I can achieve this relatively easily in raw SQL using a group by function (I can add this here if that’s helpful). I know how to get a sum on one or the other, using an annotate. Here would be example just per product:

  latest_events = Event.objects.order_by(
          "group_id", 
          "-id"
      ).distinct(
          "group_id"
      )
  
  valid_events= Event.objects.exclude(
      type=Event.EventType.CANCEL,
  )filter(
      id__in=Subquery(latest_events.values("id"))
  )

  Product.objects.annotate(
      summed_quantity = Sum(
          "quantity", 
          filter=Q(
              deal__group_id__in=Subquery(
                  valid_events.values("group_id")
              )
          )
      )
  )

How would I get this subdivided by assignee and product instead?
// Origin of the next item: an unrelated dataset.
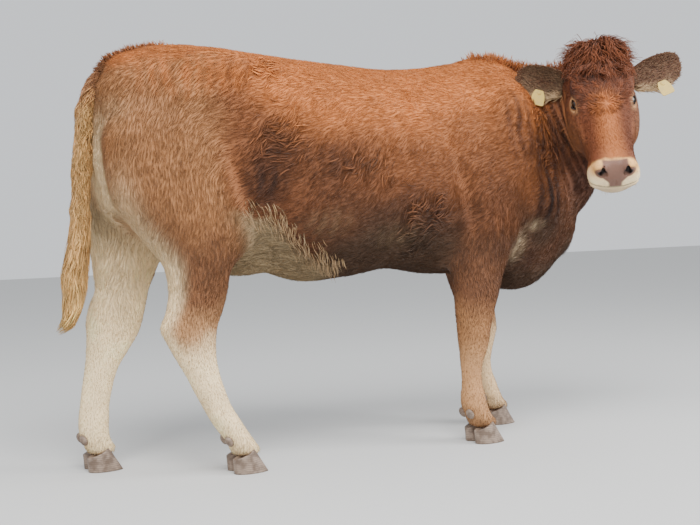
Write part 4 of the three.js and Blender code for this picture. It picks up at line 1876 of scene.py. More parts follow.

Any suggestions would be appreciated, I haven’t managed to find anything similar in the documentation.

Django generates group by operations automatically. Add a call to .values() before .annotate() and put in the two fields you want to group on:

latest_events = Event.objects.order_by('group_id', '-id').distinct()
valid_groups = Event.objects.exclude(type=Event.EventType.CANCEL).filter(id__in=latest_events)
results = (Deal.objects.values('product__name', 'group__assignee__name')
                       .filter(deal__group_id__in=valid_groups)
                       .annotate(summed_quantity=Sum('production__quantity')
                       .values('product__name', 'group__assignee__name', 'summed_quantity'))

Thanks very much - does that work even though assignee is not on group its on event? (Which is a one to many on group).

I’ve written up a query using subqueries but I’m not sure its the most efficient way of doing it:

def get_quantities():
    latest_events = TradeEvent.objects.order_by(
        "group_id", 
        "-id"
    ).distinct(
        "group_id"
    )
​
    return Deal.objects.annotate(
        assignee_id=Subquery(
            latest_events.filter(
                group_id = OuterRef("group_id")
            ).values("assignee_id")[:1]
        ),
        type=Subquery(
            latest_events.filter(
                group_id = OuterRef("group_id")
            ).values("type")[:1]
        )
    ).exclude(
        type=EventType.CANCEL
    ).values(
        "product_id",
        "assignee_id"
    ).annotate(
        summed_quantity=Sum("quantity")
    ).values(
        "product_id",
        "assignee_id",
        "summed_quantity"
    )

I’m afraid I don’t quite understand your question.

It might be helpful, if you are able, to write out the expected SQL. I can help you work backwards from there. If you are not comfortable with SQL, can you write out in more detail what the expected structure of your results should be like? For example: “I want to get a row for each assignee and product, that additionally has a column giving the number of events for each such grouping in the last month”.

Thanks, I will write up a raw SQL query with a similar query pattern to the one above in django to demonstrate.

With regards to the requested structure:

“I would like the sum of quantities per product per assignee, where the assignee is taken from the latest event for each group, ignoring any group where the latest event is a cancel”

The query above does do this but it adds a subquery for each property I want to get from the event - this scales very poorly as the number of properties desired increases.

What I would probably find most natural as a query is this:

select latest_event.assignee_id, django_deal.product_id, sum(quantity)
	from django_group 
	join (
		select distinct on (group_id) group_id, assignee_id, type
			from django_event
			order by group_id asc, id desc
	) as latest_event on (django_group.id=latest_event.group_id and latest_event.type!=4)
	join django_deal on django_group.id=django_deal.group_id
	group by latest_event.assignee_id, django_deal.product_id